(Rows from a 3D modeling dataset)
+ + + + + + +

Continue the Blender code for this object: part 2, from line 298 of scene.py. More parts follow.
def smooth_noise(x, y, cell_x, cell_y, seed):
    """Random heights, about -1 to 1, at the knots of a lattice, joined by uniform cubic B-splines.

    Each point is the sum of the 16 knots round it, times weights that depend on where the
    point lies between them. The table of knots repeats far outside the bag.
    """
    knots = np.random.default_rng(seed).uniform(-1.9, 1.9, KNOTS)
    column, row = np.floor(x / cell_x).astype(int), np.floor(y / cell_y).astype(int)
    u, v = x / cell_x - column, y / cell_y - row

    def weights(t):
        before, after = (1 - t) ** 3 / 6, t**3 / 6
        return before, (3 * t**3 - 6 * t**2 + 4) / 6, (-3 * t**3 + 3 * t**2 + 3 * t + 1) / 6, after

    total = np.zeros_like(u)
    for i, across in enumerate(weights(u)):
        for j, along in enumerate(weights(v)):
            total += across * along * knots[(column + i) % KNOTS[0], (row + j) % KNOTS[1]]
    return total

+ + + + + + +

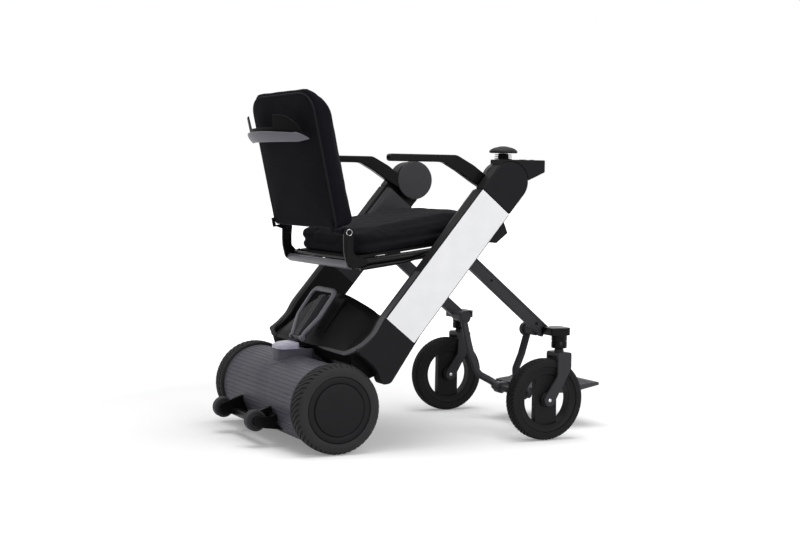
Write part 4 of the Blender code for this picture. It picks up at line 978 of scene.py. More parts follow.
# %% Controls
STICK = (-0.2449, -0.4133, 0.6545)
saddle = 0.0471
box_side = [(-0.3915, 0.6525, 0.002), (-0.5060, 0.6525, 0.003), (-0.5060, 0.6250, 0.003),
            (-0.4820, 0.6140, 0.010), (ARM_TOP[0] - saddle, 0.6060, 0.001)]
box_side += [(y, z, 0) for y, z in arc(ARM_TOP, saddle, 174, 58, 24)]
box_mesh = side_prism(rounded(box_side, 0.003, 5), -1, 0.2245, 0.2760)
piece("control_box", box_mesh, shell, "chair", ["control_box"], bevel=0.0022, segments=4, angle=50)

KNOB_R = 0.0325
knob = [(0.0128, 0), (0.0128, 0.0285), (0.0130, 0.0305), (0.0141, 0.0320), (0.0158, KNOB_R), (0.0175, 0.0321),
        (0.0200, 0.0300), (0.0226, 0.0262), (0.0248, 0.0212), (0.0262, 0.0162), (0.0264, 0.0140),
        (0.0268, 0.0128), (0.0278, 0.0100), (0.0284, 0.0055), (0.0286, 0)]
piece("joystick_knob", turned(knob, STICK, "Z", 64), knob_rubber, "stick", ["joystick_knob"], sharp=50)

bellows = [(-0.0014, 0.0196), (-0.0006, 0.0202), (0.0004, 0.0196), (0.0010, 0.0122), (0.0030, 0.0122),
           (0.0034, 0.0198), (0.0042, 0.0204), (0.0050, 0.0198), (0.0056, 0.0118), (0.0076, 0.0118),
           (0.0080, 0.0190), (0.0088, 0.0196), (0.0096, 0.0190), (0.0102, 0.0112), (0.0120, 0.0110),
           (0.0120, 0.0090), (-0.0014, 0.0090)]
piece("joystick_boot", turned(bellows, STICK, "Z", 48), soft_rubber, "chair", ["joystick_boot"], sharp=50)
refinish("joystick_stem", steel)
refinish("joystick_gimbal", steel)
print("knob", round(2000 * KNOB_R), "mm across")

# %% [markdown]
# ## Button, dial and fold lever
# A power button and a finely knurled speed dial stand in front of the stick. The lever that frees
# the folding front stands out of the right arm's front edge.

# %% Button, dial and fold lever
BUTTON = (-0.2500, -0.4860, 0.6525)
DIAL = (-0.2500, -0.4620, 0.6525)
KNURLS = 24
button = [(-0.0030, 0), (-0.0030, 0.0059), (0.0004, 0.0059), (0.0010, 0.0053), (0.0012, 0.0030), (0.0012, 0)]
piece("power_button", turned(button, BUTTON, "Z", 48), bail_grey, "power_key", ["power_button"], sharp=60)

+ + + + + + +

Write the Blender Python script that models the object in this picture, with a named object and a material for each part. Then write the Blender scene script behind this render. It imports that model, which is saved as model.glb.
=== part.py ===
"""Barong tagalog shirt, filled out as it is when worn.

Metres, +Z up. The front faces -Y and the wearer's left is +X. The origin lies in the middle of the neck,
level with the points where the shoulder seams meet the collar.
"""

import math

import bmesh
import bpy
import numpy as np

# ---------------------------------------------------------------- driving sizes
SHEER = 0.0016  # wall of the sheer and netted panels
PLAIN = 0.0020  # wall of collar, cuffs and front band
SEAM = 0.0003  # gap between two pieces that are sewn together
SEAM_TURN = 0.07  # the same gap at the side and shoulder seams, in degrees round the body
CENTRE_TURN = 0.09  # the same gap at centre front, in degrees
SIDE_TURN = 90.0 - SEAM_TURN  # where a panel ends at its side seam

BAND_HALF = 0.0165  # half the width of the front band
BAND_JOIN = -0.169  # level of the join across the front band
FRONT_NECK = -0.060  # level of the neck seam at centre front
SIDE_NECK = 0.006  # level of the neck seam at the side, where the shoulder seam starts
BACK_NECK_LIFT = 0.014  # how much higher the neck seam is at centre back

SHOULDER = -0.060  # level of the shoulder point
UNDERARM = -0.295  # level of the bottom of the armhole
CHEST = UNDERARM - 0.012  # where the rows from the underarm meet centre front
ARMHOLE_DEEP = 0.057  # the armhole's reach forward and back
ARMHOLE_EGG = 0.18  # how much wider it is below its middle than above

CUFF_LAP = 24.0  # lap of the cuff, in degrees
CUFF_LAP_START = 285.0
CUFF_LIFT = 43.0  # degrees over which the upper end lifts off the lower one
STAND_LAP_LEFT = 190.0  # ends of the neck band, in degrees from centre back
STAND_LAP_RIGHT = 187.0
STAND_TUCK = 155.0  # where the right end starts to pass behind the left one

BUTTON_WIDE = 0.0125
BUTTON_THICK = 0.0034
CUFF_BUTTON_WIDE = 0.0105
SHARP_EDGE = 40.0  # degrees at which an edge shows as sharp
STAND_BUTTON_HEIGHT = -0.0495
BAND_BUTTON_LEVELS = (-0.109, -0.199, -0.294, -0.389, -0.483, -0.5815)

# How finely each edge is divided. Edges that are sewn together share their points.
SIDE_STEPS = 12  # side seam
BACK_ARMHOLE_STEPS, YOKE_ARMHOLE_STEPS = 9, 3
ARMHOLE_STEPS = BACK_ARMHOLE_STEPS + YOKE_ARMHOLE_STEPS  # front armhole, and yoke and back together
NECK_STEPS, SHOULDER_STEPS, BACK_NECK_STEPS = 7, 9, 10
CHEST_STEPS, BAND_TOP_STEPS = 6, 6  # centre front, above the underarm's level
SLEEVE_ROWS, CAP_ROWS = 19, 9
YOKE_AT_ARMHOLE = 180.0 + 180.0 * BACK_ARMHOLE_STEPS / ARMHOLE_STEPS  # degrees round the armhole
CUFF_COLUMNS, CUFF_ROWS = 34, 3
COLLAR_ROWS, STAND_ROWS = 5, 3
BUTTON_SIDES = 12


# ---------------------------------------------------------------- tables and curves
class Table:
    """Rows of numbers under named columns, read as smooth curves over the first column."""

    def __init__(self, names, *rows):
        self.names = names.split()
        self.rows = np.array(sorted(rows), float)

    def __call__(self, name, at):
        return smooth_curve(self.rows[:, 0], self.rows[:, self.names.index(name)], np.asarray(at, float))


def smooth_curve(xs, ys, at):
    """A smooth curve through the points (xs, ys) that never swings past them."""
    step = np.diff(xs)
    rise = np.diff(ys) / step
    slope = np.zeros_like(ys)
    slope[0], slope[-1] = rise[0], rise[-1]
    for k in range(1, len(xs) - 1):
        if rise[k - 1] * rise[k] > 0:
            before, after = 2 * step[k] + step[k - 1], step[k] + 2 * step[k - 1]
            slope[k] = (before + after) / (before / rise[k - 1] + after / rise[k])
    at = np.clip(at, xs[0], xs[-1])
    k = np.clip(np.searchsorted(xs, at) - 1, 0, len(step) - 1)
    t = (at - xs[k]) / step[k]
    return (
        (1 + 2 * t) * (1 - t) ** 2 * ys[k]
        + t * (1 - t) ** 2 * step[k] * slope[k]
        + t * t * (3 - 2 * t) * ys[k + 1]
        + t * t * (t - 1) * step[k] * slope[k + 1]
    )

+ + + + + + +

* _WHAT YOU WILL DO_: Copy every line of the records above that holds the word "follow".

* _RESULT OF THE EXERCISE_:
Continue the Blender code for this object: part 2, from line 298 of scene.py. More parts follow.
Write part 4 of the Blender code for this picture. It picks up at line 978 of scene.py. More parts follow.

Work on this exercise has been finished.